On the other hand, using ordinary tools like find and grep are exactly what I like about monorepos! Yes, they may take a while, but at least I know I’ll find a file or code that I’m looking for!

With multi-repos I’m constantly searching, but not finding where a particular piece of code comes from. Yes, it’s from library X, but where there heck does that live? Now I really can’t use ordinary tools. I have to rely on coworkers, docs, or GitLab to search for where a piece of code is actually defined.

FishFace@piefed.social · 20 hours ago

there is a size of monorepo where that becomes infeasible ;)

paequ2@lemmy.today · 16 hours ago

Yeah, I’m sure. It’s not something I would do frequently. My work had us on beefy desktops. But, I was totally fine with letting find+parallel+grep run for 30 minutes in the background while I searched docs or messaged people on slack. Depending on your team, getting a response from slack could easily take 24 hours so. Eh.

The other thing I liked to do is directly edit the libraries in the monorepo! No need to figure out how hack some random decency manager. You have the code! Just edit and build!

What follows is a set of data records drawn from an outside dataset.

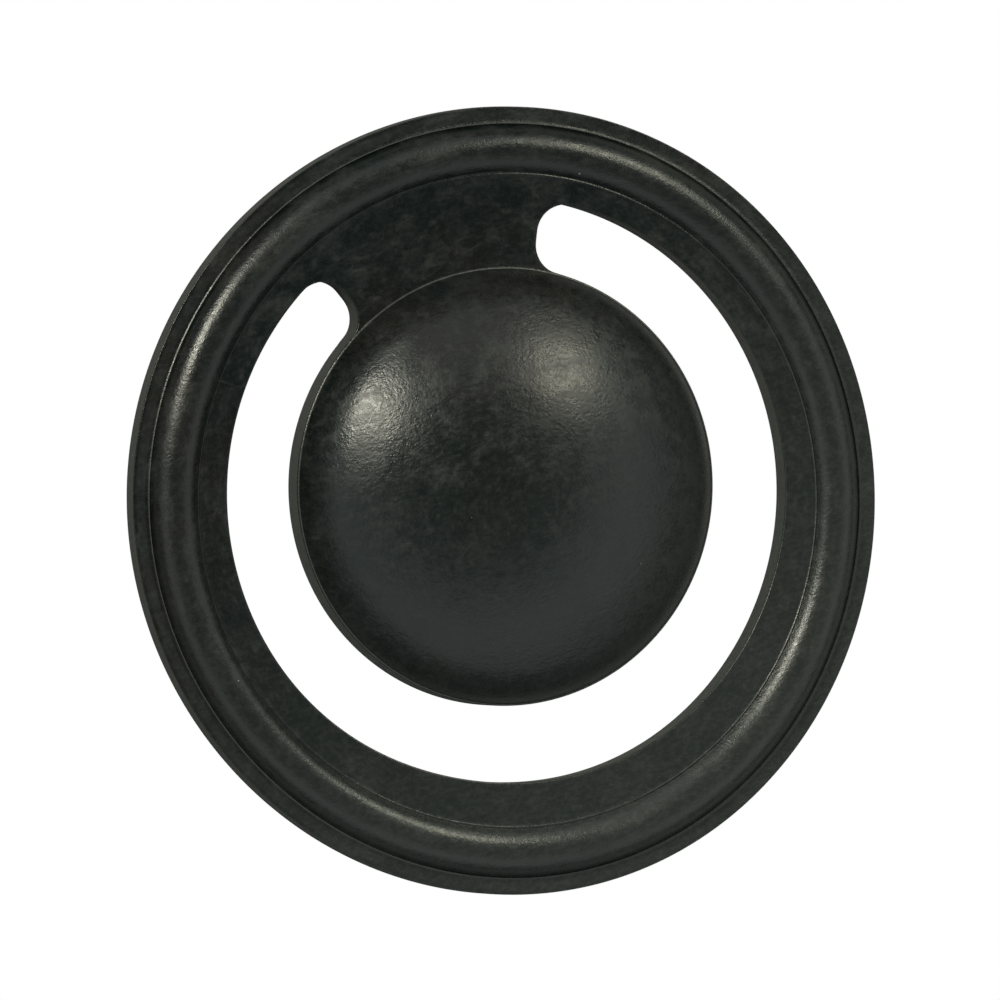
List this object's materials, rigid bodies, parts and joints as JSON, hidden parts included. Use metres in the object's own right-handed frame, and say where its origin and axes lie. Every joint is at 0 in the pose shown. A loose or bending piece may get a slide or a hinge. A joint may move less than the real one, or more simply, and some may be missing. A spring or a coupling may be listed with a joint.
{
  "type": "flap check valve",
  "caption": "Moulded rubber swing-flap check valve: a beaded sealing ring with a domed, weighted flap hinged inside it on a rubber strap.",
  "frame": {"origin": "centre of the ring on its flat underside", "axes": "+Z along the ring's axis towards the domed side, +Y towards the hinge strap, X along the bending lines"},
  "size_m": [0.08, 0.08, 0.013],
  "materials": {
    "ring_rubber": "satin moulded",
    "strap_rubber": "satin moulded",
    "flap_rubber": "satin moulded",
    "dome_rubber": "satin, fine orange peel",
    "weight_steel": "sawn and phosphated"
  },
  "bodies": {
    "ring": {"seal_ring": "ring_rubber"},
    "strap": {"hinge_strap": "strap_rubber"},
    "flap": {"flap_disc": "flap_rubber", "flap_dome": "dome_rubber", "flap_weight": "weight_steel"}
  },
  "joints": [
    {"name": "strap_bend_ring_side", "type": "hinge", "parent": "ring", "child": "strap", "pos_m": [0, 0.0264, 0.0015], "axis": [-1, 0, 0], "range_deg": [0, 30], "stiffness_Nm_per_rad": 0.07},
    {"name": "strap_bend_flap_side", "type": "hinge", "parent": "strap", "child": "flap", "pos_m": [0, 0.02475, 0.0015], "axis": [-1, 0, 0], "range_deg": [0, 30], "stiffness_Nm_per_rad": 0.07}
  ],
  "couplings": [
    {"joint": "strap_bend_flap_side", "follows": "strap_bend_ring_side", "ratio": 1}
  ]
}
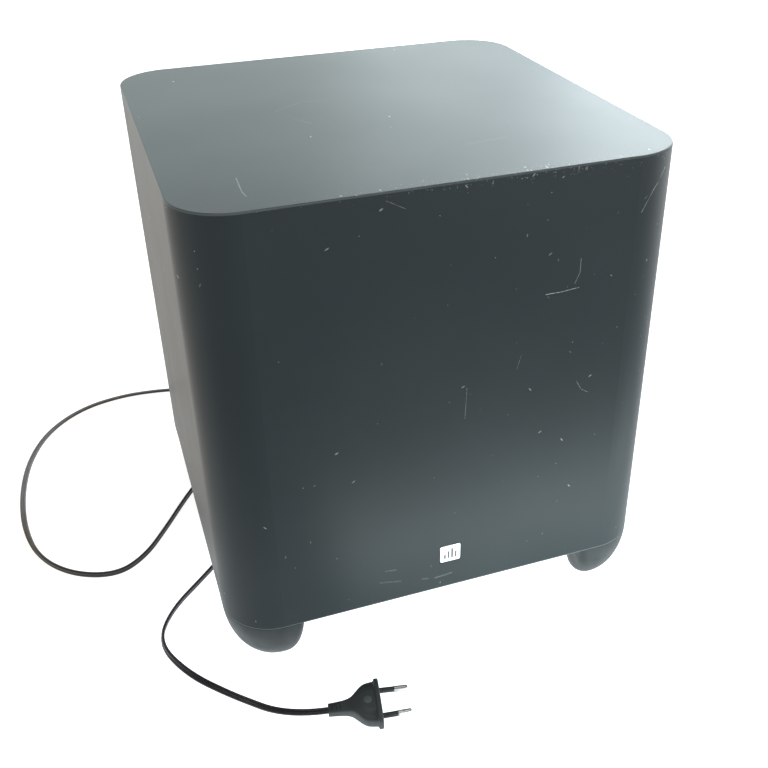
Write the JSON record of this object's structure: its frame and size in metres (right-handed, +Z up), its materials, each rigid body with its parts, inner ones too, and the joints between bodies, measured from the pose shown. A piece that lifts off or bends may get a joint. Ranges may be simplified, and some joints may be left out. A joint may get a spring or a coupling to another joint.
{
  "type": "powered subwoofer",
  "caption": "Free-standing powered subwoofer: a square cabinet on corner feet with a down-firing driver, a rear amplifier tray, a bass port and a mains lead.",
  "frame": {"origin": "on the floor, under the middle of the cabinet", "axes": "+Z up, the front with the badge faces -Y, the amplifier tray and the mains lead face +Y, +X to the right seen from the front"},
  "size_m": [0.4413, 0.4911, 0.332],
  "materials": {
    "cabinet_finish": "matt dark grey textured film over MDF",
    "board": "black stained MDF",
    "foot_plastic": "fine textured moulding",
    "pad_rubber": "soft matt",
    "surround_rubber": "satin butyl rubber",
    "gasket_foam": "matt foam",
    "black_screw": "black zinc",
    "zinc_screw": "bright zinc",
    "badge_metal": "satin silver",
    "badge_ink": "dark grey relief",
    "basket_paint": "black powder coat",
    "zinc_plate": "zinc plated",
    "ferrite": "sintered ferrite",
    "cone_paper": "coated paper pulp",
    "former_foil": "foil",
    "coil_copper": "enamelled copper",
    "spider_cloth": "resin-treated cloth",
    "terminal_card": "resin card",
    "wire_jacket": "PVC",
    "port_plastic": "satin black moulding",
    "wadding": "polyester fibre",
    "panel_paint": "fine textured black",
    "chamber_plastic": "plain moulding",
    "circuit_board": "green solder mask",
    "standoff_metal": "turned",
    "transformer_core": "varnished",
    "capacitor_sleeve": "shrink sleeve",
    "heatsink_metal": "black anodised",
    "inductor_winding": "enamelled copper",
    "fuse_glass": "clear",
    "switch_plastic": "black nylon",
    "slider_plastic": "light nylon",
    "pot_metal": "plated",
    "knob_plastic": "soft satin",
    "button_plastic": "satin",
    "light_lens": "diffused",
    "cord_pvc": "satin PVC",
    "plug_pvc": "satin moulded PVC",
    "sleeve_plastic": "insulating sleeve",
    "pin_metal": "nickel plated brass"
  },
  "bodies": {
    "root": {"cabinet_shell": "cabinet_finish", "bottom_baffle": "board", "baffle_battens": "board", "foot_front_left": "foot_plastic", "foot_front_right": "foot_plastic", "foot_rear_left": "foot_plastic", "foot_rear_right": "foot_plastic", "foot_pads": "pad_rubber", "surround": "surround_rubber", "woofer_gasket": "gasket_foam", "panel_gasket": "gasket_foam", "baffle_screws": "black_screw", "woofer_screws": "black_screw", "panel_screws": "black_screw", "foot_screws": "zinc_screw", "badge_plate": "badge_metal", "badge_mark": "badge_ink", "woofer_basket": "basket_paint", "front_plate": "zinc_plate", "pole_yoke": "zinc_plate", "magnet_ring": "ferrite", "spider": "spider_cloth", "woofer_terminal": "terminal_card", "speaker_lead": "wire_jacket", "port_tube": "port_plastic", "acoustic_wadding": "wadding", "amp_panel": "panel_paint", "amp_chamber": "chamber_plastic", "amp_board": "circuit_board", "control_board": "circuit_board", "board_standoffs": "standoff_metal", "power_transformer": "transformer_core", "filter_capacitors": "capacitor_sleeve", "heatsink": "heatsink_metal", "output_inductors": "inductor_winding", "mains_fuse": "fuse_glass", "rocker_housing": "switch_plastic", "phase_switch_body": "switch_plastic", "pairing_switch": "switch_plastic", "level_pot": "pot_metal", "level_nut": "pot_metal", "status_light": "light_lens", "mains_cord": "cord_pvc", "cord_gland": "cord_pvc", "plug_body": "plug_pvc", "plug_sleeves": "sleeve_plastic", "plug_pins": "pin_metal"},
    "cone_assembly": {"cone": "cone_paper", "dust_cap": "cone_paper", "coil_former": "former_foil", "voice_coil": "coil_copper"},
    "level_control": {"level_knob": "knob_plastic", "level_shaft": "pot_metal"},
    "power_control": {"power_rocker": "switch_plastic"},
    "phase_control": {"phase_slider": "slider_plastic"},
    "pairing_control": {"pairing_button": "button_plastic"}
  },
  "joints": [
    {"name": "cone_stroke", "type": "slide", "parent": "root", "child": "cone_assembly", "axis": [0, 0, 1], "range_m": [-0.005, 0.005], "stiffness_N_per_m": 3000, "deforming": ["surround", "spider"]},
    {"name": "level_turn", "type": "hinge", "parent": "root", "child": "level_control", "pos_m": [0.05, 0.1415, 0.178], "axis": [0, 1, 0], "range_deg": [-150, 150]},
    {"name": "power_tilt", "type": "hinge", "parent": "root", "child": "power_control", "pos_m": [-0.014, 0.1328, 0.118], "axis": [-1, 0, 0], "range_deg": [0, 20]},
    {"name": "phase_slide", "type": "slide", "parent": "root", "child": "phase_control", "axis": [1, 0, 0], "range_m": [0, 0.004]},
    {"name": "pairing_press", "type": "slide", "parent": "root", "child": "pairing_control", "axis": [0, -1, 0], "range_m": [0, 0.0012], "stiffness_N_per_m": 500}
  ]
}
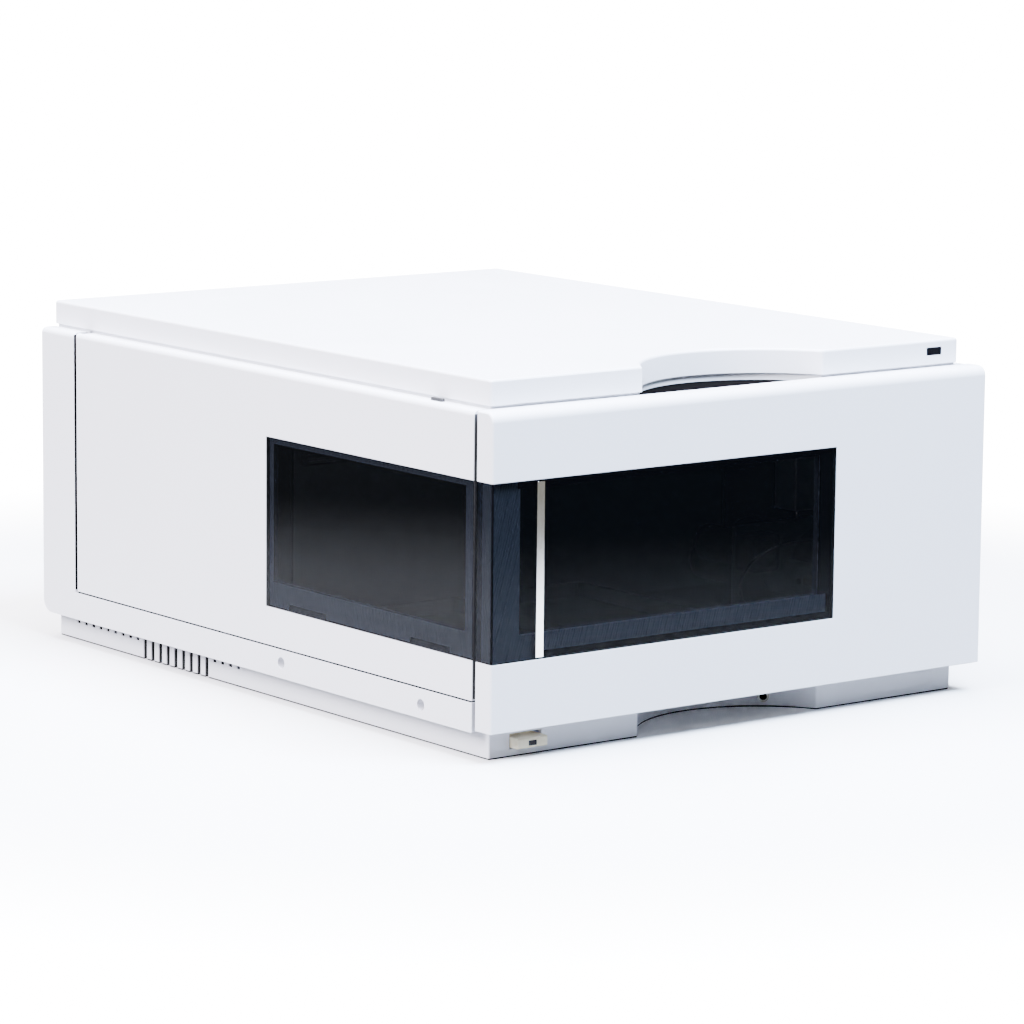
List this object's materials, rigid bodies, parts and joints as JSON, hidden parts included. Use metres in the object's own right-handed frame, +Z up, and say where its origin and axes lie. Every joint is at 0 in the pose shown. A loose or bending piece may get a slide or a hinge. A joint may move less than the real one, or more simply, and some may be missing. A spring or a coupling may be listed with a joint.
{
  "type": "autosampler",
  "caption": "Stackable benchtop autosampler module with tinted front and side doors, arched cover and base, and a needle transport inside.",
  "frame": {"origin": "middle of the footprint, on the surface that the module stands on", "axes": "+X to the right seen from the front, +Y from the front door to the rear, +Z up"},
  "size_m": [0.345, 0.44, 0.2],
  "materials": {
    "casing_white": "cool white moulded plastic and painted sheet, fine satin texture",
    "frame_white": "light grey-white plastic",
    "window_tint": "glossy clear acrylic, tinted nearly black",
    "frame_grey": "blue-grey moulded plastic",
    "bright_strip": "bright polished metal strip",
    "ivory_button": "ivory plastic, soft gloss",
    "dark_lens": "glossy black lens",
    "sheet_metal": "bare folded sheet",
    "stainless": "stainless steel",
    "machined_aluminium": "machined and anodised aluminium",
    "motor_black": "black motor housing",
    "black_plastic": "black moulded plastic",
    "natural_plastic": "beige engineering plastic",
    "pump_grey": "grey plastic",
    "drain_plastic": "grey translucent tube and spigot",
    "rubber_black": "black rubber",
    "board_green": "green circuit board"
  },
  "bodies": {
    "housing": {"bare_plates": "frame_white", "base_tray": "casing_white", "belt": "rubber_black", "bulkhead": "sheet_metal", "capillaries": "stainless", "carriage_motor": "motor_black", "casing_screws": "stainless", "chamber_floor": "stainless", "chassis_left": "sheet_metal", "chassis_right": "sheet_metal", "door_magnets": "black_plastic", "drain_spigot": "drain_plastic", "fan_frame": "black_plastic", "fan_guard": "stainless", "hinge_brackets": "stainless", "inner_deck": "sheet_metal", "leak_sensor": "black_plastic", "left_side_panel": "casing_white", "main_board": "board_green", "mains_inlet": "black_plastic", "metering_head": "machined_aluminium", "plate_tray": "machined_aluminium", "port_fittings": "natural_plastic", "power_supply": "machined_aluminium", "pump_cassette": "pump_grey", "rails_and_axle": "stainless", "rear_panel": "sheet_metal", "rear_sockets": "black_plastic", "right_side_panel": "casing_white", "rubber_feet": "rubber_black", "sampling_drives": "motor_black", "sampling_frame": "sheet_metal", "seat_and_wash_port": "natural_plastic", "seat_bracket": "sheet_metal", "status_lens": "dark_lens", "top_cover": "casing_white", "top_frame": "frame_white", "valve_head": "stainless"},
    "front_door": {"front_door": "casing_white", "front_window": "window_tint", "grip_strip": "bright_strip", "window_frame": "frame_grey"},
    "side_door": {"side_door": "casing_white", "side_window": "window_tint", "side_window_frame": "frame_grey"},
    "side_latch": {"side_latch": "black_plastic"},
    "power_button": {"power_button": "ivory_button", "button_lens": "dark_lens", "switch_rod": "natural_plastic"},
    "x_carriage": {"x_carriage": "machined_aluminium", "swing_motor": "motor_black"},
    "swing_arm": {"swing_arm": "machined_aluminium"},
    "needle_carrier": {"needle_carrier": "machined_aluminium", "needle": "stainless"},
    "drive_pulley": {"drive_pulley": "machined_aluminium"},
    "idler_pulley": {"idler_pulley": "machined_aluminium"},
    "valve_rotor": {"valve_rotor": "natural_plastic"},
    "metering_plunger": {"metering_plunger": "stainless"},
    "pump_rotor": {"pump_rotor": "pump_grey"},
    "fan_impeller": {"fan_impeller": "black_plastic"}
  },
  "joints": [
    {"name": "front_door_hinge", "type": "hinge", "parent": "housing", "child": "front_door", "pos_m": [0.167, -0.213, 0.1], "axis": [0, 0, 1], "range_deg": [0, 90]},
    {"name": "side_door_hinge", "type": "hinge", "parent": "housing", "child": "side_door", "pos_m": [-0.167, 0.177, 0.1], "axis": [0, 0, -1], "range_deg": [0, 90]},
    {"name": "side_latch_press", "type": "slide", "parent": "side_door", "child": "side_latch", "axis": [0, 0, -1], "range_m": [0, 0.001], "stiffness_N_per_m": 300, "springref_m": -0.001},
    {"name": "power_button_press", "type": "slide", "parent": "housing", "child": "power_button", "axis": [0, 1, 0], "range_m": [0, 0.003], "stiffness_N_per_m": 500, "springref_m": -0.002},
    {"name": "carriage_slide", "type": "slide", "parent": "housing", "child": "x_carriage", "axis": [1, 0, 0], "range_m": [-0.2, 0.02]},
    {"name": "drive_pulley_spin", "type": "hinge", "parent": "housing", "child": "drive_pulley", "pos_m": [0.134, -0.03, 0.1525], "axis": [0, 1, 0], "range_deg": [-1400, 150]},
    {"name": "idler_pulley_spin", "type": "hinge", "parent": "housing", "child": "idler_pulley", "pos_m": [-0.147, -0.03, 0.1525], "axis": [0, 1, 0], "range_deg": [-1400, 150]},
    {"name": "arm_swing", "type": "hinge", "parent": "x_carriage", "child": "swing_arm", "pos_m": [0.08, -0.108, 0.14], "axis": [0, 0, -1], "range_deg": [-90, 90]},
    {"name": "needle_slide", "type": "slide", "parent": "swing_arm", "child": "needle_carrier", "axis": [0, 0, 1], "range_m": [-0.05, 0]},
    {"name": "valve_turn", "type": "hinge", "parent": "housing", "child": "valve_rotor", "pos_m": [0.128, -0.132, 0.066], "axis": [0, -1, 0], "range_deg": [0, 60]},
    {"name": "plunger_slide", "type": "slide", "parent": "housing", "child": "metering_plunger", "axis": [0, 1, 0], "range_m": [0, 0.015]},
    {"name": "pump_spin", "type": "hinge", "parent": "housing", "child": "pump_rotor", "pos_m": [0.0765, -0.132, 0.0775], "axis": [0, -1, 0], "continuous": true},
    {"name": "fan_spin", "type": "hinge", "parent": "housing", "child": "fan_impeller", "pos_m": [0.085, 0.2, 0.11], "axis": [0, 1, 0], "continuous": true}
  ],
  "couplings": [
    {"joint": "drive_pulley_spin", "follows": "carriage_slide", "rad_per_m": 120.48},
    {"joint": "idler_pulley_spin", "follows": "carriage_slide", "rad_per_m": 120.48}
  ]
}
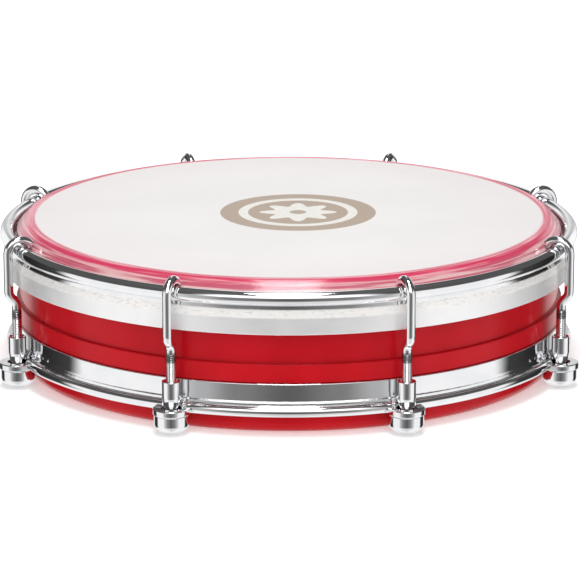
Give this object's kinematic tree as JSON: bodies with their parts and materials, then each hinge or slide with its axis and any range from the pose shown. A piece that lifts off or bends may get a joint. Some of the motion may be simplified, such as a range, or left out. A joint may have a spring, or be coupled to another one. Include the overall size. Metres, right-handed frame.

Cyberflunk@lemmy.world · 1 day ago

grep

consider looking at ripgrep and semantic search tools.

i maintain a gigantic monorepo using policies, cicd gating, pre-commit, and lots of scripting. its not unworkable, just takes process. i don’t really agree with the creators pov. but i guess i may not be a new engineer entering a team with a monolith and a bone.

FishFace@piefed.social · 1 day ago

I don’t see how ripgrep would help with the monorepo situation. We have tooling for an equivalent of grep, but it’s based on an index, not what’s on your filesystem.

Miaou@jlai.lu · 16 hours ago

IIRC, ripgrep used a faster algorithm than grep, but more recent versions of grep are now shipping with a faster (the same?) algorithm. So the above suggestion shouldn’t help much unless you use a very old grep.

wewbull@feddit.uk · 1 day ago

The problem is PRs / CI tooling. They treat a repo as an independent project, but…:

A change needs to be able to span multiple repos
…or you need a way of expressing dependencies between changes in multiple repos
…and you need to be able to block changes to dependencies that should be non-breaking but aren’t.

Zuul CI solved a lot of these kind of problems for the Openstack project but I’ve personally found it a bitch to setup. Lots of good ideas in it though.